● GOAL
Only lines with the string "this" matter here; gather them from the material below.

● MATERIAL FOR THE TASK
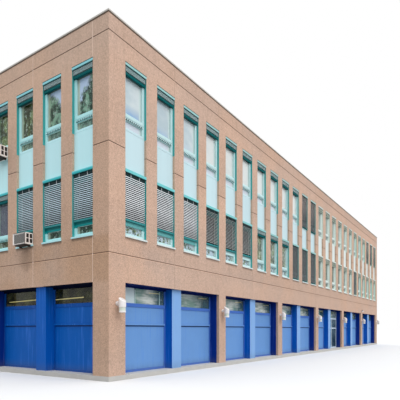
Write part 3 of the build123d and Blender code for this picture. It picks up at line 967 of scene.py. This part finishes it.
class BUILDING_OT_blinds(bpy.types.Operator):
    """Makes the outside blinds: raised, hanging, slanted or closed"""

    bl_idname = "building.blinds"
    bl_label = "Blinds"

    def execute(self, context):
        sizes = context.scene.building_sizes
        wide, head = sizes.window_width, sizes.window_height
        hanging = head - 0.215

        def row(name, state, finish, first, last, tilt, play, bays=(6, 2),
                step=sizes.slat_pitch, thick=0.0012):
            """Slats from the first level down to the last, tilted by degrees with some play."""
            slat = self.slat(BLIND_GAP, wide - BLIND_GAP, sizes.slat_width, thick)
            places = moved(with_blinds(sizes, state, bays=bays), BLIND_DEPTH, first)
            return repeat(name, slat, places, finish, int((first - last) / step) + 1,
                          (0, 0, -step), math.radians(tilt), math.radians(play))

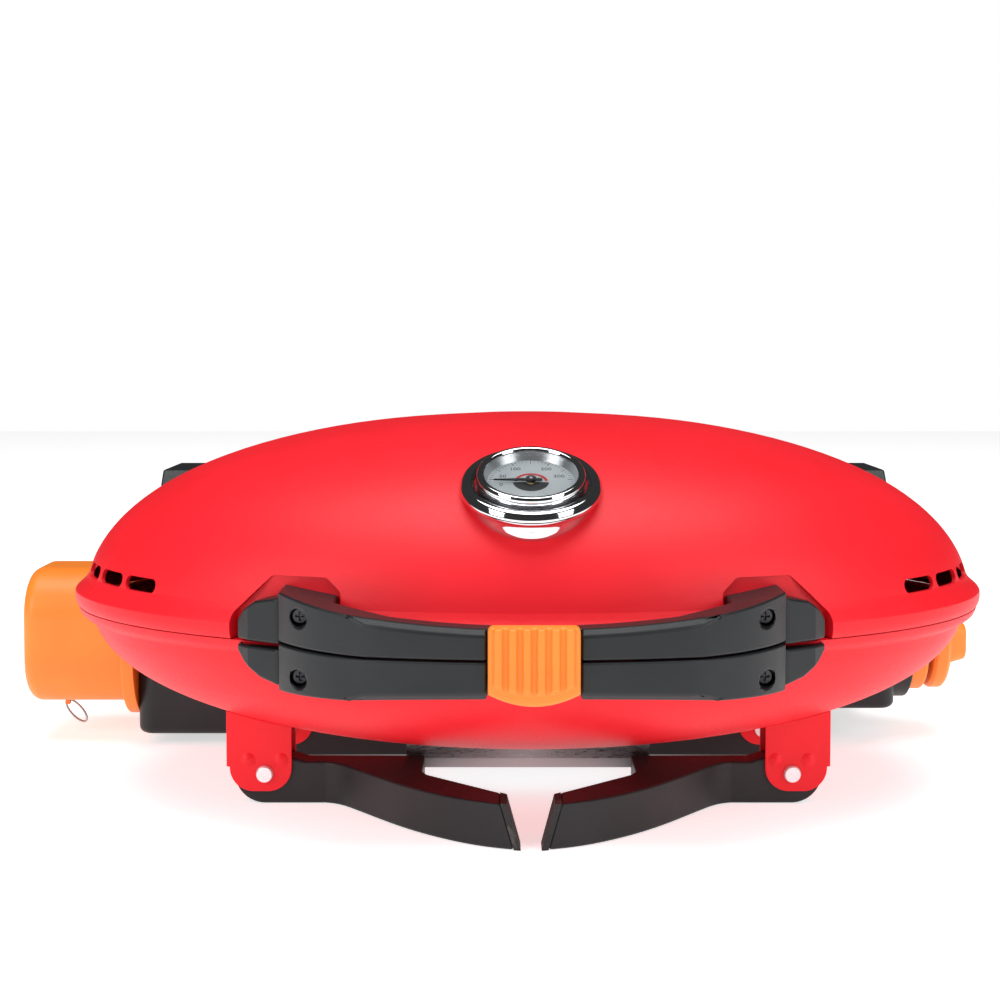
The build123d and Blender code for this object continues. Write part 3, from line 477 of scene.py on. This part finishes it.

● TASK OUTPUT
Write part 3 of the build123d and Blender code for this picture. It picks up at line 967 of scene.py. This part finishes it.
The build123d and Blender code for this object continues. Write part 3, from line 477 of scene.py on. This part finishes it.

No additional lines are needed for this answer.